そうして過ぎ去ってしまった以上、その夜のことは記憶の中にしか残っていない。なので以上の文章は、私が自分の記憶だけを頼りにして再現したものである。録音するなどと言うことはその時思いもしなかったのである。したがって文責は山田個人に帰する。話題がスムーズに流れるように文脈は整理したが、内容の創作は一切していない。
例えば、ブリッカスさんがスティーブン・ソンドハイムの人間像を語った部分があるのだが、どう思い出してもその話は上記の文脈に収まらない。収まらないからと言って落としてしまうのも勿体無いので以下にそのくだりを記しておく。
レスリー「ソンドハイムはとても奇妙な人物で、『ウエスト・サイド物語』をとても嫌っていたんだ」
イボンヌ「『ジプシー』もね」
レスリー「『ジプシー』もだが『ウエスト・サイド……』の事はもっと嫌っていた。なぜあんなに嫌うのか良く分からないくらいだ。『ウエスト・サイド物語』はミュージカルとしてではなく、バレエとして上演された方が良かったのかもしれないな。
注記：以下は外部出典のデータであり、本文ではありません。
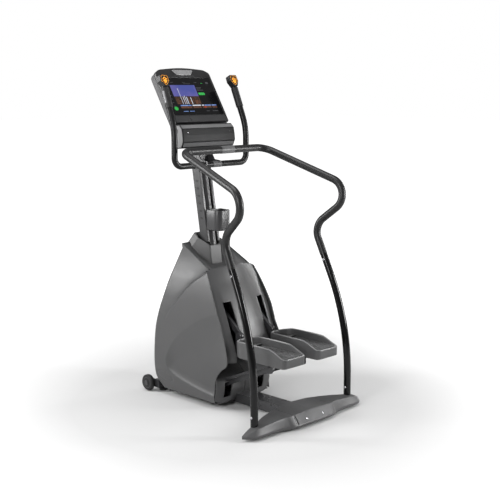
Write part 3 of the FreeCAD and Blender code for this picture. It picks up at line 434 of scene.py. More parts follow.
def prism(name, outline, thickness, place, material, replaces=(), edge=0.0015,
          body="frame"):
    """A slab from an outline (u, v); place(u, v, w) puts its points, w from 0 to the thickness."""
    count = len(outline)
    points = [place(p[0], p[1], w) for w in (0, thickness) for p in outline]
    faces = [list(range(count)), list(range(count, 2 * count))]
    faces += [(i, (i + 1) % count, count + (i + 1) % count, count + i) for i in range(count)]
    slab = piece(name, points, faces, material, replaces, 35, body)
    if edge:
        bevel(slab, edge, 3, 40)
    return slab


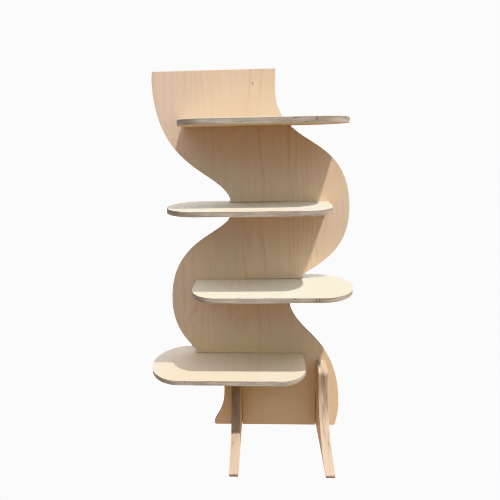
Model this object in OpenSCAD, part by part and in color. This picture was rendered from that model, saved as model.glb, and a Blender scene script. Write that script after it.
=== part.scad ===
// Spine bookshelf: a wavy back panel, four shelves and two feet of birch plywood,
// slotted into one another with cross laps. The shelves hang out to alternate sides:
// 1 (the top one) and 3 to the right, 2 and 4 to the left.
// The floor is Z = 0, the panel's middle plane is Y = 0 and the front faces -Y.
// X = 0 lies midway between the feet.

/* [Heights] */
// Top of the lowest shelf above the floor
shelf_4_top = 273; // [260:1:340]
// Step from the lowest shelf up to shelf 3
step_3 = 264; // [210:1:330]
// Step from shelf 3 up to shelf 2
step_2 = 256; // [210:1:330]
// Step from shelf 2 up to the top shelf
step_1 = 256; // [210:1:330]
// Height of the panel above the top shelf
upstand = 151; // [100:1:220]

/* [Plywood] */
// Thickness of the back panel
panel_t = 18; // [12:1:30]
// Thickness of the shelves
shelf_t = 18; // [12:1:30]
// Thickness of the feet
foot_t = 30; // [18:1:40]
// Play beside a piece in its slot, on each side
slot_gap = 0.5; // [0.1:0.05:1]

/* [Shelves] */
// Length of a shelf
shelf_l = 500; // [420:1:600]
// Depth in front of the panel's face
shelf_front = 162; // [130:1:200]
// Depth behind the panel's front face
shelf_back = 54; // [42:1:80]
// Radius of the front corner at the square end
corner_r = 81; // [10:1:100]
// Radius of the back corner at the square end
back_corner_r = 12; // [2:1:20]
// Middle of each shelf right of X = 0, from the top one down
shelf_mid = [-41, -90, -19, -165]; // [-220:1:120]

/* [Left edge of the panel] */
// At the top of the panel: X, and the curve's reach below it
left_top = [-380, 16]; // [-450:1:100]
// Crest over shelf 1: X, height above that shelf's top, reach above and below
left_crest_1 = [-383, 126, 9, 305]; // [-450:1:340]
// Waist at shelf 2: X, drop below that shelf's top, reach above and below
left_waist_2 = [-145, 19, 126, 93]; // [-250:1:250]
// Crest at shelf 3: X, drop below that shelf's top, reach above and below
left_crest_3 = [-355, 78, 237, 178]; // [-420:1:250]
// Waist at shelf 4: X, drop below that shelf's top, reach above and below
left_waist_4 = [-189, 121, 102, 140]; // [-250:1:250]
// Where the wave would run to under the floor: X, depth, reach above
left_tail = [-240, 65, 120]; // [-420:1:250]

/* [Right edge of the panel] */
// At the top of the panel: X, and the curve's reach below it
right_top = [-2, 18]; // [-60:1:100]
// Waist over shelf 1: X, height above that shelf's top, reach above and below
right_waist_1 = [-4, 95, 18, 193]; // [-60:1:340]
// Crest at shelf 2: X, drop below that shelf's top, reach above and below
right_crest_2 = [229, 26, 256, 198]; // [0:1:350]
// Waist at shelf 3: X, drop below that shelf's top, reach above and below
right_waist_3 = [36, 52, 88, 151]; // [0:1:250]
// Crest at shelf 4: X, drop below that shelf's top, reach above and below
right_crest_4 = [208, 191, 272, 123]; // [0:1:320]
// Where the wave would run to under the floor: X, depth, reach above
right_tail = [82, 300, 20]; // [0:1:250]

/* [Panel corners] */
// Radius of the panel's two top corners
top_corner_r = 3; // [1:1:20]
// Radius of the panel's two bottom corners
bottom_corner_r = 8; // [1:1:10]
// Radius of the lips above and below a slot's mouth
lip_r = 5; // [1:1:8]
// Height of the upright lip above a slot's mouth
lip_h = 13; // [10:1:16]
// Stretch of edge kept free of the wave's own points beside a slot or corner
lip_room = 18; // [18:1:30]

/* [Feet] */
// Middle of each foot from X = 0
foot_x = 143; // [90:1:150]
// Height of a foot above the floor
foot_h = 249; // [180:1:254]
// Reach of the toe in front of the panel's face
foot_reach = 228; // [160:1:280]
// Depth of the heel behind the panel's front face
foot_heel = 54; // [36:1:80]
// Depth of the upright in front of the panel's face
foot_web = 67; // [50:1:100]
// Drop from a foot's top to where the upright starts to sweep out into the toe
sweep_drop = 20; // [20:1:80]
// Height of the toe's top at its tip
toe_h = 12; // [11:0.5:30]
// Slope of the toe's top at its tip, in degrees
toe_slope = 17; // [10:1:40]
// Reach of the sweep's curve at the upright, and at the tip
sweep_reach = [175, 55]; // [40:1:200]
// Radius of the upright's top front corner
upright_r = 18; // [2:1:25]
// Radius of the toe's tip
toe_r = 4; // [1:0.5:5]
// Radius of the heel's corners
heel_r = 8; // [2:1:12]

/* [Pads] */
// Thickness of the felt pad under a toe
pad_t = 5; // [2:0.5:8]
// Length of a pad
pad_l = 40; // [20:1:60]
// Inset of a pad from the toe's tip and sides
pad_inset = 1; // [0:0.5:4]

/* [Hidden] */
$fn = 96;
CURVE_STEPS = 24;   // points on one stretch of an edge, crest to waist
ARC_STEPS = 8;      // points on one rounded corner
PANEL = [0.86, 0.75, 0.60];
SHELF = [0.95, 0.88, 0.76];
FOOT = [0.85, 0.73, 0.57];
FELT = [0.50, 0.47, 0.44];

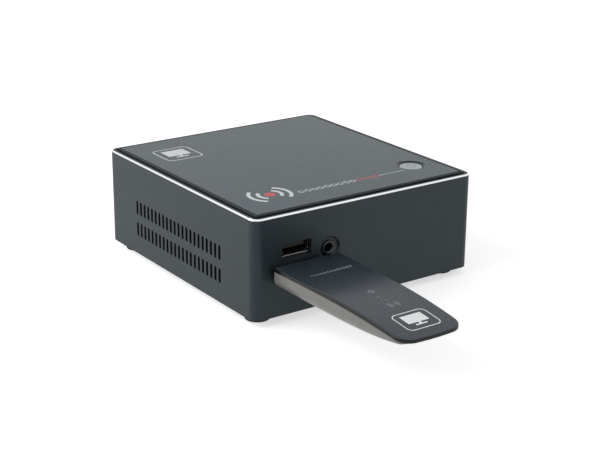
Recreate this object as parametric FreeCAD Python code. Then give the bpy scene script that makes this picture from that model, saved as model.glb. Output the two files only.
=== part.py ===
import FreeCAD, Part
import math
import os

# A small square streaming computer for a meeting-room screen, with a wireless adapter plugged
# into its lower front port.  All sizes are in millimetres.
# The origin is the centre of the four bracket holes, on the underside of the base plate.
# X runs to the right along the front, Y to the back and Z up.

# Driving sizes of the case
case_width = 112.6
case_height = 42.6
wall = 2.0
corner_radius = 4.0
bright_edge = 0.6
deck_recess_inset = 1.9
deck_recess_depth = 1.5
deck_thickness = 1.5
deck_opening_inset = 9.0
vent_count = 22
vent_pitch = 3.25
vent_width = 1.65
vent_length = 6.4
vent_row_heights = (11.75, 21.8)

# Driving sizes of the lid
lid_groove = 0.5
lid_floor = 1.0
lid_rim_width = 1.2
lid_rim_rise = 0.55
lid_plate_groove = 0.35
lid_plate_rise = 0.7
lid_edge_round = 0.3

# Driving sizes of the base, its feet and screws
base_thickness = 1.5
base_clearance = 0.2
bracket_spacing = 75.0
bracket_hole_radius = 1.5
foot_side_inset = 8.1
foot_end_inset = 10.1
foot_ring_radius = 5.8
foot_ring_height = 1.2
foot_pad_radius = 5.3
foot_pad_height = 2.1
foot_pad_bore = 3.0
case_boss_radius = 3.6
case_screw_radius = 1.5
case_screw_length = 13.0
case_screw_head_radius = 2.8
case_screw_head_height = 1.5
thread_clearance = 0.05
screw_head_clearance = 0.2
screw_cross_reach = 0.6
screw_cross_width = 0.28
screw_cross_depth = 0.55
boss_rib_thickness = 2.0
foot_ring_chamfer = 0.3
foot_pad_round = 0.5

# Driving sizes of the mainboard and what carries it
standoff_height = 11.0
standoff_radius = 2.5
standoff_side_inset = 9.8
standoff_end_inset = 19.7
board_thickness = 1.6
board_edge_gap = 1.5
board_notch_gap = 1.0
board_screw_radius = 1.25
board_screw_length = 6.0
screw_head_radius = 2.2
screw_head_height = 1.3

# Driving sizes of the front ports
usb_port_side_inset = 20.4
usb_port_rise = 4.2
usb_port_spacing = 8.8
usb_aperture_width = 14.2
usb_aperture_height = 6.2
usb_opening_width = 12.5
usb_opening_height = 5.12
usb_shell_wall = 0.4
usb_shell_depth = 17.5
usb_core_depth = 4.0
usb_tongue_width = 11.0
usb_tongue_thickness = 1.65
usb_tongue_offset = 0.9
usb_tongue_setback = 1.2
jack_port_spacing = 16.1
jack_rise = 9.95
jack_dish_radius = 5.35
jack_dish_depth = 0.9
jack_dish_step = 0.8
jack_hole_radius = 3.45
jack_nozzle_radius = 3.05
jack_bore_radius = 1.78
jack_bore_length = 14.0
jack_body_width = 12.0
jack_body_depth = 15.0
jack_body_over_axis = 5.0
jack_leadin = 0.5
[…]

これ、いいアイデアだよね」
それともうひとつ。ブリッカスさんが帰国された後の話。東宝のニューヨーク事務所にブリッカスさんの秘書の方からお電話があり「『これ以上のすばらしいプロダクションはあり得ない!』とブリッカスさんが日本のプロダクションを激賞していた」とわざわざ連絡をくださったそうだ。
これで『レスリー・ブリッカス夫妻と天ぷらを食べながらミュージカル談義をする』はおしまいである。最後まで読んでくださってありがとうございました。 なお、この文章を読むと、山田が英語ペラペラか、或いはブリッカス夫妻が日本語ペラペラな様に錯覚しそうになるが、実際には通訳の日向さんが大活躍してくださっていた事は言うまでもない。この場をお借りして一言感謝の意を表したいと思う。